Several approaches have been used to reduce the accumulation of heavy metals in aqueous solutions, including adsorption to the surface of agricultural waste. Batch studies have been performed in this study to explore the adsorption of Fe2+, Mn2+ on olive pomace (OP), and moringa seed husk (MSH). Fourier transform infrared and scanning electron microscopy also characterized the prepared adsorbent.
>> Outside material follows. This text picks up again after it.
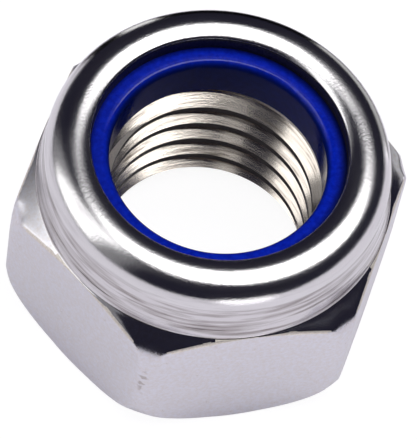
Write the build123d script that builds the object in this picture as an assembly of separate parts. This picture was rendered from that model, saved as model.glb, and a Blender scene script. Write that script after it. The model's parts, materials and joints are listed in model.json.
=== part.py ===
"""Nylon insert lock nut, M16 x 2, all metal parts in one piece with a captive nylon ring.

The steel body is a hexagon with a thin collar on top. The nylon ring drops into the pocket
inside the collar, and the collar's rim is then rolled over it to hold it for good.

Millimetres. The origin is the centre of the bearing face, +Z runs up the thread axis
towards the insert, and two of the hexagon's corners lie on the X axis.
"""
from build123d import *
import math
import os

# Thread
thread_diameter = 16.0
thread_pitch = 2.0
lead_in_diameter = 17.1       # mouth of the countersink in the bearing face
lead_out_diameter = 16.1      # mouth of the countersink in the pocket floor
lead_angle = 45.0             # countersinks, from the thread axis

# Hexagon
across_flats = 24.0
across_corners = 27.3         # over the rounded corners
bearing_diameter = 23.6
land_bottom = 3.1             # the corners round off below this height
lean_height = 2.54            # and lean inwards over this height, up to the shoulder
shoulder_diameter = 26.6      # where the leaning corners meet the top chamfer
top_chamfer_angle = 30.0      # from the plane of the bearing face

# Collar and its rolled rim
nut_height = 15.8
collar_height = 4.85
collar_top_diameter = 23.1
collar_draft = 0.35           # the collar's foot stands this far outside its top
collar_wall = 1.35            # at the collar's top, where the rim begins to roll in
rim_bend = 1.9                # outside radius of the rolled rim
rim_reach = 3.0               # from the collar's outside in to the rim's end face
rim_edge_radius = 0.35

# Pocket and nylon ring
rim_rise = 1.4                # the rim's crown above the ring's top face
pocket_fold = 0.3             # bevel where the pocket's wall turns in under the rim
insert_height = 3.6
insert_bore_diameter = 14.5
insert_edge_radius = 0.6      # upper edge of the bore
insert_bevel = 0.4            # lower edge of the bore
insert_clearance = 0.03       # between the ring's outside and the pocket's wall

# Diameters that follow the collar: its foot, the pocket inside it, and the rim's bore
collar_foot_diameter = collar_top_diameter + 2 * collar_draft
pocket_diameter = collar_top_diameter - 2 * collar_wall
rim_bore_diameter = collar_top_diameter - 2 * rim_reach

# The collar's foot, the ring's top face under the rim, and the pocket's floor under the ring
collar_foot = nut_height - collar_height
insert_top = nut_height - rim_rise
pocket_floor = insert_top - insert_height

# An internal thread's crests stand this share of the pitch inside its nominal diameter
CREST_DEPTH = 1.0825


def minor_radius():
    """Radius over the thread's crests."""
    return (thread_diameter - CREST_DEPTH * thread_pitch) / 2


def cone_depth(mouth_diameter):
    """Depth of a countersink that opens from the thread's crests to this mouth."""
    return (mouth_diameter / 2 - minor_radius()) / math.tan(math.radians(lead_angle))


def shoulder_height():
    """Height where the top chamfer, falling outwards from the collar's foot, meets the corners."""
    run = (shoulder_diameter - collar_foot_diameter) / 2
    return collar_foot - run * math.tan(math.radians(top_chamfer_angle))


def rim_section():
    """The rolled rim in section: one round bend over the crown, then a small round at its end.

    The collar's square top became the rim's upright end face when it was rolled in. The small
    round is tangent to that face and to the bend.
    """
    centre = Vector(collar_top_diameter / 2 - rim_bend, nut_height - rim_bend)
    across = rim_reach - rim_bend - rim_edge_radius
    inset = rim_bend - rim_edge_radius
    lean = math.degrees(math.asin(across / inset))
    end = Vector(centre.X - across, centre.Y + math.sqrt(inset**2 - across**2))
    bend = CenterArc(centre, rim_bend, 0, 90 + lean)
    edge = CenterArc(end, rim_edge_radius, 90 + lean, 90 - lean)
    return bend, edge


def body_section():
    """Half section of the turned body, with the collar already rolled over."""
    land = across_corners / 2
    land_top = shoulder_height() - lean_height
    bearing = (bearing_diameter / 2, 0)
    shoulder = (shoulder_diameter / 2, shoulder_height())
    bend, edge = rim_section()
    pocket = pocket_diameter / 2
    outside = [
        TangentArc((land, land_bottom), bearing, tangent=(0, -1)),
        Line((land, land_bottom), (land, land_top)),
        TangentArc((land, land_top), shoulder, tangent=(0, 1)),
        Polyline(shoulder, (collar_foot_diameter / 2, collar_foot), bend @ 0),
    ]
    inside = Polyline(
        edge @ 1,
        (rim_bore_diameter / 2, insert_top),
        (pocket - pocket_fold, insert_top),
        (pocket, insert_top - pocket_fold),
        (pocket, pocket_floor),
        (lead_out_diameter / 2, pocket_floor),
        (minor_radius(), pocket_floor - cone_depth(lead_out_diameter)),
        (minor_radius(), cone_depth(lead_in_diameter)),
        (lead_in_diameter / 2, 0),
        bearing,
    )
    return make_face(Plane.XZ * Curve([*outside, bend, edge, inside]))


def nut_body():
    """The revolved section, cut to a hexagon. The flats cut its rounds into the corner arcs."""
    turned = revolve(body_section(), Axis.Z)
    flats = extrude(RegularPolygon(across_flats / 2, 6, major_radius=False), nut_height)
    return turned & flats


def nylon_insert():
    """The ring that the screw bites into, bevelled outside to lie in the fold under the rim."""
    outer = pocket_diameter / 2 - insert_clearance
    inner = insert_bore_diameter / 2
    top_round = TangentArc(
        (inner, insert_top - insert_edge_radius),
        (inner + insert_edge_radius, insert_top),
        tangent=(0, 1),
    )
    sides = Polyline(
        top_round @ 1,
        (outer - pocket_fold, insert_top),
        (outer, insert_top - pocket_fold),
        (outer, pocket_floor),
        (inner + insert_bevel, pocket_floor),
        (inner, pocket_floor + insert_bevel),
        top_round @ 0,
    )
    return revolve(make_face(Plane.XZ * Curve([top_round, sides])), Axis.Z)


os.makedirs("parts", exist_ok=True)
export_step(nut_body(), "parts/nut_body.step")
export_step(nylon_insert(), "parts/nylon_insert.step")
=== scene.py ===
# %% [markdown]
# # A nylon insert lock nut
#
# The real nut has two pieces. The body is forged from one lump of steel: a hexagon for the
# spanner, and a thin collar on top of it. A blue nylon ring is dropped into the collar, and
# the collar's rim is then rolled inwards over the ring, so it can never come out.
#
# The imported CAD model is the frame. It says where everything is, in metres, with the
# bearing face on the floor and the thread's axis on +Z.

import bisect
import bmesh
import bpy
import json
import math
from mathutils import Matrix, Quaternion, Vector

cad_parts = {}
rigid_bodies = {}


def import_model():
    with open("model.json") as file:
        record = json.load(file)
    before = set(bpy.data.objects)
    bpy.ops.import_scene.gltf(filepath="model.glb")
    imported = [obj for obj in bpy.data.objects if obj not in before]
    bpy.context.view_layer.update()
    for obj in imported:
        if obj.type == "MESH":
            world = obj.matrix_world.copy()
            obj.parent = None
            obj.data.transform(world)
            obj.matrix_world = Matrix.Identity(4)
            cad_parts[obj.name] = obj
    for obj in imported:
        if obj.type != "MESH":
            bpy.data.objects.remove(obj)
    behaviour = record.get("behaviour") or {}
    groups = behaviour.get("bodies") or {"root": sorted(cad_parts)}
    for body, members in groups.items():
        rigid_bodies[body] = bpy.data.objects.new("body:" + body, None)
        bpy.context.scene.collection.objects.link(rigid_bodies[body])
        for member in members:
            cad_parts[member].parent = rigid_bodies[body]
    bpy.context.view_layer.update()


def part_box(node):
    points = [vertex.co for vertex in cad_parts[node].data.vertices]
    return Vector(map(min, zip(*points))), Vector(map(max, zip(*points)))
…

Batch adsorption studies were performed, and the effects of adsorbent chemical structure, adsorbent dosage, pH, contact time, and initial ion concentration were investigated on Fe and Mn ions sorption and mechanism in order to maximize the removal efficiency of Fe and Mn. It was shown that the removal percentage of Fe2+ and Mn2+ were 83% and 91%, respectively, at optimum pH 5 and optimum time of 120 min at 5 g of OP. Although the removal percentage of Fe2+ and Mn2+ were 80.5% and 93%, respectively, at 5 g of MSH. The pseudo-second-order model was followed by the adsorption kinetics of Fe2+ and Mn2+ on OP and MSH, and the Langmuir model worked well with the adsorption isotherms. Based on their adsorption/desorption processes, OP and MSH adsorbents may be regenerated by DI water more than five times. The overall adsorption power of the OP adsorbent for Fe2+ and Mn2+ was 10.406 and 10.460 mg/g, and the MSH was 10.28 and 11.641 mg/g for Fe2+ and Mn2+, respectively.